> **Material**:
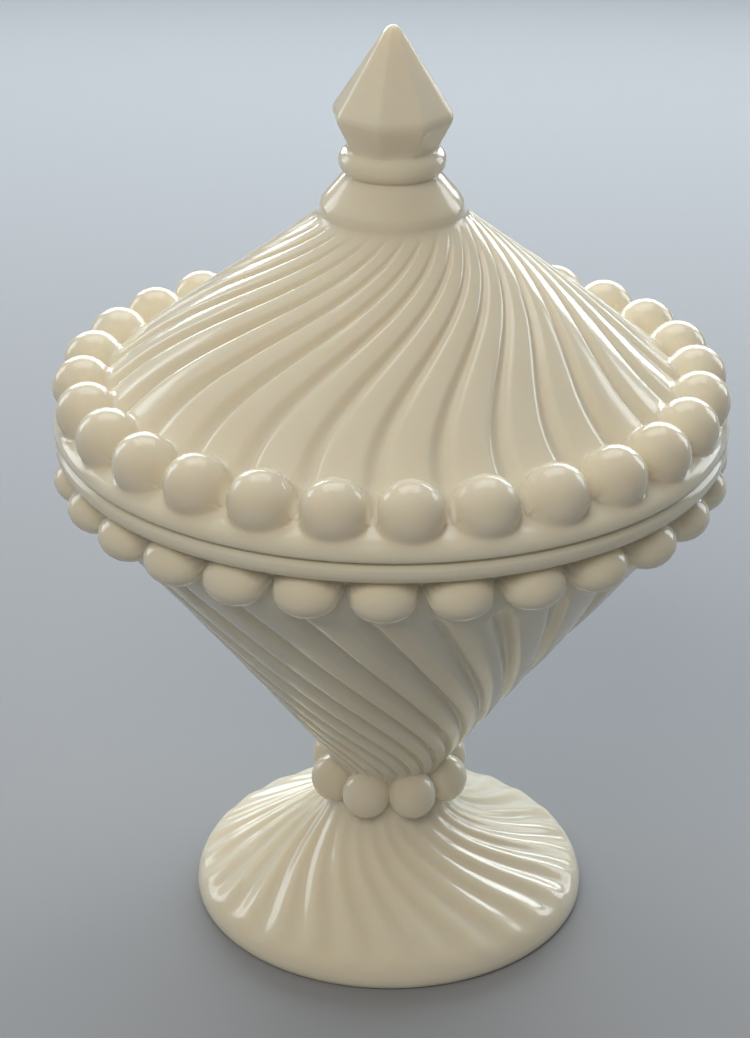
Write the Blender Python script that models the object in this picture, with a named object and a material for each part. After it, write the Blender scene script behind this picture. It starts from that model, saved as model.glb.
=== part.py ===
"""Covered pedestal dish in pressed opal glass: a footed bowl and a lid that lifts off. Metres, +Z up."""

import math

import bpy

MM = 0.001

# Beads and swirled ribs. Every rib ends at one bead, so one count serves the lid, the bowl and the foot.
RIBS = 28
BEAD_SIDES = 8
BEAD_BANDS = 5
LID_TURN = math.radians(3.4)  # how far the lid is turned on its seat
BOWL_TURN = math.radians(-1.1)

# The lid, in millimetres.
SEAT_GAP = 0.3
SEAT_Z = 116.0
LID_BOTTOM_Z = SEAT_Z + SEAT_GAP
LID_CONE_TOP_Z = 163.0  # inside the collar
# Beads and balls: ring radius, height, then how far each reaches outwards, up and along the ring.
LID_BEADS = (64.3, 124.0, 6.5, 6.5, 6.5)
LID_SWIRL_END = 57.0  # outside this radius the ribs run straight out to the beads
LID_SWIRL_RATE = 0.037  # degrees per square millimetre inside it
FLANGE_RADIUS = 61.9
FLANGE_DEPTH = 3.8
FLANGE_WALL = 2.6

# The footed bowl, in millimetres.
MOUTH_RADIUS = 62.3
BOWL_BEADS = (65.6, 107.2, 5.2, 4.8, 6.6)
BOWL_SWIRL_END = 64.5  # outside this radius the ribs run straight up to the beads
BOWL_SWIRL_SLOPE = 0.62  # degrees per millimetre just inside it
BOWL_SWIRL_RATE = 0.00037  # degrees per cubic millimetre further in
KNOP_BALLS = 8
KNOP_SHAPE = (13.5, 29.9, 4.9, 5.3, 5.3)
FOOT_SWIRL_END = 43.0
FOOT_NECK = 13.4
FOOT_TURN = math.radians(3.2)
FOOT_TWIST = math.radians(35.0)
FOOT_SWIRL_POWER = 1.6

# Sides of the turned solids. The finial's are a multiple of its facets.
FLANGE_SIDES = 56
HOLLOW_SIDES = 48
STEM_SIDES = 40
FINIAL_SIDES = 32
FACETS = 8
FACET_TURN = math.radians(4.0)

# Profiles are (radius, height) in millimetres. A ribbed profile's third number is the depth of its valleys.
LID_PROFILE = (
    (12.0, 162.6, 0.0),
    (15.5, 160.9, 0.2),
    (17.0, 159.6, 0.45),
    (21.0, 156.4, 0.7),
    (28.0, 151.1, 0.95),
    (35.0, 145.9, 1.25),
    (42.0, 140.6, 1.5),
    (49.0, 135.2, 1.7),
    (55.5, 130.0, 1.8),
    (61.2, 125.2, 1.5),
    (63.8, 122.9, 0.8),
    (66.0, 121.4, 0.0),
    (68.3, 120.5, 0.0),
    (69.9, 119.6, 0.0),
    (70.8, 118.2, 0.0),
    (70.8, 117.0, 0.0),
    (70.2, LID_BOTTOM_Z, 0.0),
)
LID_FLANGE = (
    (0.0, LID_BOTTOM_Z + 2.0),
    (FLANGE_RADIUS, LID_BOTTOM_Z + 2.0),
    (FLANGE_RADIUS, LID_BOTTOM_Z - FLANGE_DEPTH + 0.5),
    (FLANGE_RADIUS - 0.5, LID_BOTTOM_Z - FLANGE_DEPTH),
    (0.0, LID_BOTTOM_Z - FLANGE_DEPTH),
)
LID_HOLLOW = (
    (0.0, 154.4),
    (9.0, 153.2),
    (18.0, 149.6),
    (34.0, 138.6),
    (48.0, 127.8),
    (56.0, 121.4),
    (FLANGE_RADIUS - FLANGE_WALL, 117.6),
    (FLANGE_RADIUS - FLANGE_WALL, 100.0),
    (0.0, 100.0),
)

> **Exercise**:
Make an exact copy of the material above.

> **Expected output**:
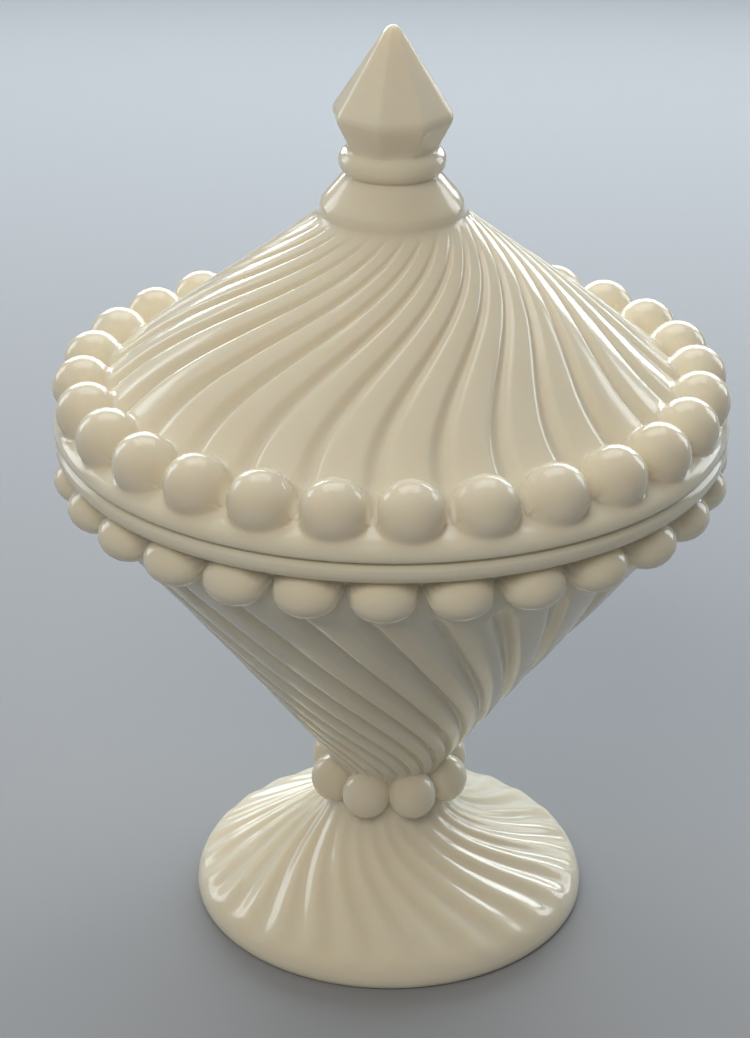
Write the Blender Python script that models the object in this picture, with a named object and a material for each part. After it, write the Blender scene script behind this picture. It starts from that model, saved as model.glb.
=== part.py ===
"""Covered pedestal dish in pressed opal glass: a footed bowl and a lid that lifts off. Metres, +Z up."""

import math

import bpy

MM = 0.001

# Beads and swirled ribs. Every rib ends at one bead, so one count serves the lid, the bowl and the foot.
RIBS = 28
BEAD_SIDES = 8
BEAD_BANDS = 5
LID_TURN = math.radians(3.4)  # how far the lid is turned on its seat
BOWL_TURN = math.radians(-1.1)

# The lid, in millimetres.
SEAT_GAP = 0.3
SEAT_Z = 116.0
LID_BOTTOM_Z = SEAT_Z + SEAT_GAP
LID_CONE_TOP_Z = 163.0  # inside the collar
# Beads and balls: ring radius, height, then how far each reaches outwards, up and along the ring.
LID_BEADS = (64.3, 124.0, 6.5, 6.5, 6.5)
LID_SWIRL_END = 57.0  # outside this radius the ribs run straight out to the beads
LID_SWIRL_RATE = 0.037  # degrees per square millimetre inside it
FLANGE_RADIUS = 61.9
FLANGE_DEPTH = 3.8
FLANGE_WALL = 2.6

# The footed bowl, in millimetres.
MOUTH_RADIUS = 62.3
BOWL_BEADS = (65.6, 107.2, 5.2, 4.8, 6.6)
BOWL_SWIRL_END = 64.5  # outside this radius the ribs run straight up to the beads
BOWL_SWIRL_SLOPE = 0.62  # degrees per millimetre just inside it
BOWL_SWIRL_RATE = 0.00037  # degrees per cubic millimetre further in
KNOP_BALLS = 8
KNOP_SHAPE = (13.5, 29.9, 4.9, 5.3, 5.3)
FOOT_SWIRL_END = 43.0
FOOT_NECK = 13.4
FOOT_TURN = math.radians(3.2)
FOOT_TWIST = math.radians(35.0)
FOOT_SWIRL_POWER = 1.6

# Sides of the turned solids. The finial's are a multiple of its facets.
FLANGE_SIDES = 56
HOLLOW_SIDES = 48
STEM_SIDES = 40
FINIAL_SIDES = 32
FACETS = 8
FACET_TURN = math.radians(4.0)

# Profiles are (radius, height) in millimetres. A ribbed profile's third number is the depth of its valleys.
LID_PROFILE = (
    (12.0, 162.6, 0.0),
    (15.5, 160.9, 0.2),
    (17.0, 159.6, 0.45),
    (21.0, 156.4, 0.7),
    (28.0, 151.1, 0.95),
    (35.0, 145.9, 1.25),
    (42.0, 140.6, 1.5),
    (49.0, 135.2, 1.7),
    (55.5, 130.0, 1.8),
    (61.2, 125.2, 1.5),
    (63.8, 122.9, 0.8),
    (66.0, 121.4, 0.0),
    (68.3, 120.5, 0.0),
    (69.9, 119.6, 0.0),
    (70.8, 118.2, 0.0),
    (70.8, 117.0, 0.0),
    (70.2, LID_BOTTOM_Z, 0.0),
)
LID_FLANGE = (
    (0.0, LID_BOTTOM_Z + 2.0),
    (FLANGE_RADIUS, LID_BOTTOM_Z + 2.0),
    (FLANGE_RADIUS, LID_BOTTOM_Z - FLANGE_DEPTH + 0.5),
    (FLANGE_RADIUS - 0.5, LID_BOTTOM_Z - FLANGE_DEPTH),
    (0.0, LID_BOTTOM_Z - FLANGE_DEPTH),
)
LID_HOLLOW = (
    (0.0, 154.4),
    (9.0, 153.2),
    (18.0, 149.6),
    (34.0, 138.6),
    (48.0, 127.8),
    (56.0, 121.4),
    (FLANGE_RADIUS - FLANGE_WALL, 117.6),
    (FLANGE_RADIUS - FLANGE_WALL, 100.0),
    (0.0, 100.0),
)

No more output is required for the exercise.